## begin

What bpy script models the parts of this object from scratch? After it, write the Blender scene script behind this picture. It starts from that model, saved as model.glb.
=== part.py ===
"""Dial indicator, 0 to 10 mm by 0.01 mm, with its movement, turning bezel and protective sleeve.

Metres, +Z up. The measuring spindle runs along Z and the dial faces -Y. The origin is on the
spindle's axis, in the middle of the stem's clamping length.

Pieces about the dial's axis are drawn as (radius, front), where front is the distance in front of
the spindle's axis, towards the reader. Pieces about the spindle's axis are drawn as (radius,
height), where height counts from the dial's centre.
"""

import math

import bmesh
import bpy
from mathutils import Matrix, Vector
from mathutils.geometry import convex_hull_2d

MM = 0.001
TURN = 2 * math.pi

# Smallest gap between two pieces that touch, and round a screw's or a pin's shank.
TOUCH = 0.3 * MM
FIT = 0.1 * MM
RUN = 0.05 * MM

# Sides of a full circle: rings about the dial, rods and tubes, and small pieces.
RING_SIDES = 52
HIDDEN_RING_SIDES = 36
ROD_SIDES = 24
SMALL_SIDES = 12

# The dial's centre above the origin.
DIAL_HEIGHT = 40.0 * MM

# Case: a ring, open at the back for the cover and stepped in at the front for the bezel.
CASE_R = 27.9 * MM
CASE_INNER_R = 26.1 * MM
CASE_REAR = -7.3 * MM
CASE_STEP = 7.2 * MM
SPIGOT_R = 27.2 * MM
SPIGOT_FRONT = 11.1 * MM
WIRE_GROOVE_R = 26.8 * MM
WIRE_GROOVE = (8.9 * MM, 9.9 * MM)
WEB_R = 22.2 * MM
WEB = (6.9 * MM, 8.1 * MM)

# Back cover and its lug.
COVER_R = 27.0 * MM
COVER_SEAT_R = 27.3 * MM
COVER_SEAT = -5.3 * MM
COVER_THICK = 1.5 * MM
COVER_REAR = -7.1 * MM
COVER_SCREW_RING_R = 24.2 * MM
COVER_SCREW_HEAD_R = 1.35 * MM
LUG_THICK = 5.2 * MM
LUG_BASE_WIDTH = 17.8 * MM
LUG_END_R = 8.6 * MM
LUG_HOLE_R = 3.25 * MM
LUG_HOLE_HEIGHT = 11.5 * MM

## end
## begin

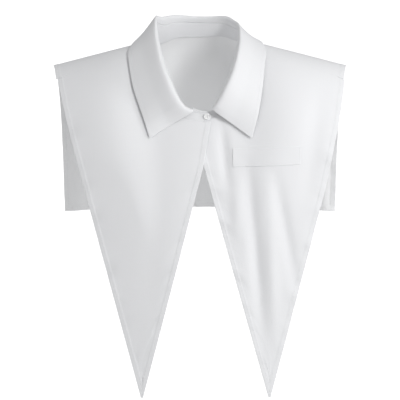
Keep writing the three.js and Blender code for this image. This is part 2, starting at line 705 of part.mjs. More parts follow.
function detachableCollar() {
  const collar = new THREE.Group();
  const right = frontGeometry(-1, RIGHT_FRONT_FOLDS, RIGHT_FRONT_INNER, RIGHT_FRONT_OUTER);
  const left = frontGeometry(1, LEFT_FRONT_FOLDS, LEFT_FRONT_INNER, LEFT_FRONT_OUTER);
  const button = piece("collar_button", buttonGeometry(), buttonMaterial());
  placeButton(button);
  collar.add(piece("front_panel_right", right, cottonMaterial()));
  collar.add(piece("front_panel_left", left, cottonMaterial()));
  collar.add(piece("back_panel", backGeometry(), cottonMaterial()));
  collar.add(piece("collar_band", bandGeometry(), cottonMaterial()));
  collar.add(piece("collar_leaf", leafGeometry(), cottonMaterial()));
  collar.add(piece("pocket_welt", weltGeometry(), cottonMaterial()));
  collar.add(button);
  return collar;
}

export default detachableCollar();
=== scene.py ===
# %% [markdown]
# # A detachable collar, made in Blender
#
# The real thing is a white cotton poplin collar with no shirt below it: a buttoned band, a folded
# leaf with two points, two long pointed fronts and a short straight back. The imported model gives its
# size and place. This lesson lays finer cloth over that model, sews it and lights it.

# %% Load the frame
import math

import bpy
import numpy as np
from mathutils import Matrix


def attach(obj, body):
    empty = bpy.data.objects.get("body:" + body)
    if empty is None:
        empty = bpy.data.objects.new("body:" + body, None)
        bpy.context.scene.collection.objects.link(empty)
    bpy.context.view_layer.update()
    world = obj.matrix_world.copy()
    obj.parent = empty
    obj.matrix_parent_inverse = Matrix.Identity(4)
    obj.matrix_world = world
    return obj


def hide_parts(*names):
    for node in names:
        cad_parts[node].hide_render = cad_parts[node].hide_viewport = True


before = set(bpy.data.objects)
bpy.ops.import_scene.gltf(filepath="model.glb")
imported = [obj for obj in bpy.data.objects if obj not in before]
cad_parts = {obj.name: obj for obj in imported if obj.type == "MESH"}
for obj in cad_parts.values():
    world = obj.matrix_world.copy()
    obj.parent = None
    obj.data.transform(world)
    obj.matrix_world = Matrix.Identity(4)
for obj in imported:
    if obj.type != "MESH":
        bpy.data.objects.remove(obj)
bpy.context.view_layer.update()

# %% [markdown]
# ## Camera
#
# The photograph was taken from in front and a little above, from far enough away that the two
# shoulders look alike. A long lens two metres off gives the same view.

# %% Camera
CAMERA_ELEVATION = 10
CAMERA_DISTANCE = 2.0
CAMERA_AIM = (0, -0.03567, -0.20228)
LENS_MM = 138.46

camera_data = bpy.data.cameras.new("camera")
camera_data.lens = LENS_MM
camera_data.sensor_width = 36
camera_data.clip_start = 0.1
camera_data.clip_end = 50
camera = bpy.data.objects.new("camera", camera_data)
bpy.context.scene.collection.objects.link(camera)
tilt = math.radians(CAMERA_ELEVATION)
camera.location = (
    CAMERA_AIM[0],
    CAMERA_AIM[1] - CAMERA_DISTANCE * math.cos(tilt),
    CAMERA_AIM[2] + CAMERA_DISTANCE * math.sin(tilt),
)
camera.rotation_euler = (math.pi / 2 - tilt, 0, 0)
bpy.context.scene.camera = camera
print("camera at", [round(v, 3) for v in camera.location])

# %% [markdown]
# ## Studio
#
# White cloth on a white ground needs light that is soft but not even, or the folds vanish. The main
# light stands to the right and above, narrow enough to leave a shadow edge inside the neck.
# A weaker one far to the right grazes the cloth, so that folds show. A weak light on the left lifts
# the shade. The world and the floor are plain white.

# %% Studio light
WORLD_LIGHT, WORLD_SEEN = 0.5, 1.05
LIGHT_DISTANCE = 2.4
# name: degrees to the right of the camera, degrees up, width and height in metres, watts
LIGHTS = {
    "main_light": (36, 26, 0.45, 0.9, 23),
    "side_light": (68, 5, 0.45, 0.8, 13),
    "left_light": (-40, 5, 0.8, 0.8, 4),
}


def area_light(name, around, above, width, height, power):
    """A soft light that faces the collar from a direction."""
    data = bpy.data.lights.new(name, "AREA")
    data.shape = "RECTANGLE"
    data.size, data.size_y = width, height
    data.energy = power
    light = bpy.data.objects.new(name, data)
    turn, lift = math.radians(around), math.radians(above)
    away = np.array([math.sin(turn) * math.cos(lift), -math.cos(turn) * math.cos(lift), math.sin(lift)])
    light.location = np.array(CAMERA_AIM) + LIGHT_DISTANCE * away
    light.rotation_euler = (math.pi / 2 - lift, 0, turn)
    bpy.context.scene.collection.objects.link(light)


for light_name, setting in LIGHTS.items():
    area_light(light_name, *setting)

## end

### The request
Search the records above for the string "from". Copy every line that contains it.

### Exercise result
What bpy script models the parts of this object from scratch? After it, write the Blender scene script behind this picture. It starts from that model, saved as model.glb.
height), where height counts from the dial's centre.
from mathutils import Matrix, Vector
from mathutils.geometry import convex_hull_2d
from mathutils import Matrix
# The photograph was taken from in front and a little above, from far enough away that the two
    """A soft light that faces the collar from a direction."""